His sisters had the air of decided fashion –
What they meant to say: They were snobs who thought they looked better than they actually did

She was a woman of mean understanding, little information and an uncertain temper-
What they meant to say: She was not the sharpest tool in the shed

She had charming, happy manners –
What they meant to say: She didn’t throw herself at men like the rest of her trampy friends

She was headstrong and spirited –
What they meant to say: She never did what she was told and enjoyed a good roll in the hay

He had a most ungentlemanly disposition –
What they meant to say: He was a chauvinist pig

She boasted neither cleverness nor beauty –
What they meant to say: She is a butt ugly idiot

She was fond of society –
What they meant to say: She liked to hob nob and lived to kiss ass

He was fond of his own society –
What they meant to say: He was a loner and  was most likely into midget porn with the potential to be a serial killer

She had a wilful nature –
What they meant to say: She never did what daddy told her to do

and the best til last…

He was too proud for even his own company –
What they meant to say: He had his head up his ass so far he couldn’t see straight

xx
J

Dear Henry

I thought reading Lolita was tortuous. There are worse things. To read ‘portrait of a lady’ by Henry James..

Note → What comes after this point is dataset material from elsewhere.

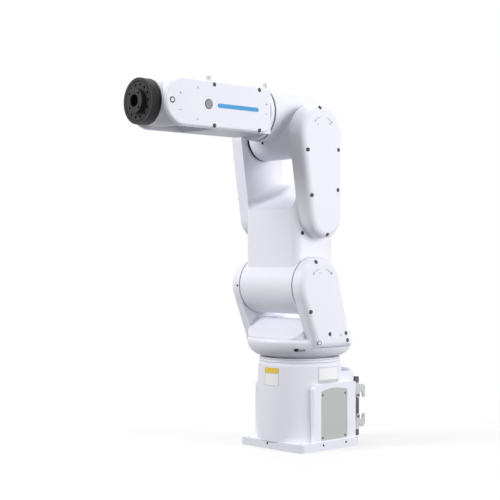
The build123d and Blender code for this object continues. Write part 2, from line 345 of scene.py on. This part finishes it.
finishes = {
    "whitePaint": whitePaintFinish(paintSettings),
    "greyPanel": grainedFinish("greyPanel", printed(190, 193, 190), 0.5, 500.0, 0.03 * mm),
    "darkPlastic": grainedFinish("darkPlastic", printed(86, 88, 92), 0.55, 700.0, 0.05 * mm),
    "leverMetal": grainedFinish("leverMetal", printed(205, 206, 206), 0.38, 400.0, 0.02 * mm, 0.25),
    "fittingPlastic": grainedFinish("fittingPlastic", printed(206, 207, 212), 0.4, 400.0, 0.02 * mm),
    "blackFlange": turnedFlangeFinish(flangeSettings),
    "screwSteel": grainedFinish("screwSteel", printed(112, 113, 117), 0.32, 900.0, 0.01 * mm, 0.85),
    # Painted shade: near black for recesses, counterbores, holes and joint gaps.
    "recessShade": grainedFinish("recessShade", printed(28, 29, 32), 0.6, 500.0, 0.02 * mm, shine=0.15),
    # Painted shade: black for the unlit depth of the hub's bore and the flange's holes.
    "boreBlack": grainedFinish("boreBlack", printed(8, 8, 9), 0.8, 500.0, 0.02 * mm, shine=0.0),
    # A mid grey for the round cap's face, also used as painted shade in the two groove lines round the neck.
    "plugGrey": grainedFinish("plugGrey", printed(150, 152, 158), 0.5, 500.0, 0.02 * mm),
    # A mid grey for printed marks, also used as painted shade in the small screws' rims and the lifting
    # recess's tail.
    "markGrey": grainedFinish("markGrey", printed(158, 160, 170), 0.5, 500.0, 0.01 * mm),
    "blueStripe": grainedFinish("blueStripe", printed(70, 158, 216), 0.4, 500.0, 0.01 * mm),
    "contactMetal": grainedFinish("contactMetal", printed(198, 180, 120), 0.3, 900.0, 0.01 * mm, 0.9),
    "yellowLabel": labelFinish("yellowLabel", printed(228, 198, 62), printed(206, 176, 50), 0.0),
    "whiteLabel": labelFinish("whiteLabel", labelSettings["paper"], labelSettings["line"], 0.0),
    "ratingLabel": labelFinish("ratingLabel", labelSettings["paper"], labelSettings["strip"], 0.22),
}

nodeFinish = {
    "side_panel_left": "greyPanel", "side_panel_right": "greyPanel",
    "connector_housing": "darkPlastic", "connector_insert": "darkPlastic",
    "connector_lever_upper": "leverMetal", "connector_lever_lower": "leverMetal",
    "air_fitting_front": "fittingPlastic", "air_fitting_rear": "fittingPlastic",
    "flange_disc": "blackFlange", "tool_hub": "blackFlange",
}
for name, node in nodes.items():
    node.data.materials.clear()
    node.data.materials.append(finishes[nodeFinish.get(name, "whitePaint")])
print("stage: finishes made,", len(finishes))


# Small pieces

def addPiece(name, mesh, body, finish=None):
    piece = bpy.data.objects.new(name, mesh)
    bpy.context.scene.collection.objects.link(piece)
    if finish:
        mesh.materials.clear()
        mesh.materials.append(finishes[finish])
    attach(piece, body)
    return piece


def meshFrom(name, work):
    bmesh.ops.recalc_face_normals(work, faces=work.faces)
    mesh = bpy.data.meshes.new(name)
    work.to_mesh(mesh)
    work.free()
    return mesh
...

Most of my friends would probably laugh at this, I’m the last one to lay claim to being a lady so a book dedicated to being one was always going to be a stretch.

The thing was the blurb started out so promising. I would love to have a stern word with the blurb writers at penguin.

Which described it as ‘ a tale of an independent woman whose main ambition in life is to preserve her independence and embarks on travels to broaden her mind and views. She fails to be ensnared by the trappings of marriage until she meets an American in Italy who catches her attention.’

And it stops there. What it should really say is:
” naively innocent young woman travels to England and finds herself made wealthy by a family member. Spends far too long introvertly analysing her behaviour, morals and the people around her. She is obsessed with doing the right thing, even to the sacrifice of her own happiness. She turns down proposals from two good men who love, admire and appreciate her independence and don’t care a bit about her wealth. She instead finds herself married to a man who traps her like a bird in a cage. Like an artifact he has collected, and if that’s not bad enough, he appears to have married her for her money and convenience while being involved with one of the very friends who introduced them.”

Basically a case of a nice girl going for the wrong guy, the bad guy instead of the ‘nice guy.’

It sounds gripping, a bit like melrose place in morning suits type of book but actually it’s just plain depressing. She lives her life-like a character in a book, not fully embracing it and the fact she just throws her independence away so early in the book just baffles the mind.

And when old suitors come back to woo her and also woo her step daughter, it’s even more disorienting.

Henry has the ability to over analyse and completely deconstruct a scene, until it’s no longer enjoyable. He directly addresses the reader throughout which makes it plain uncomfortable and I suffered throughout trying to finish it.

Thank god it wasn’t the done thing to describe sex scenes back in day. I can only imagine how he would labour over of every lump, bump and hair. It would be enough to put anyone of their breakfast or the act for a long time.

Or at least until dinner time anyways. So it’s with this in mind I’d like to send a note to mr James.

Dear Henry

We are over. I don’t want to read another word from you again. I now know that anyone who praises your work must be a prat, a twat or at the very least boring from the inside out.

Just because you are on the top 100 classic list does not mean you are a good read.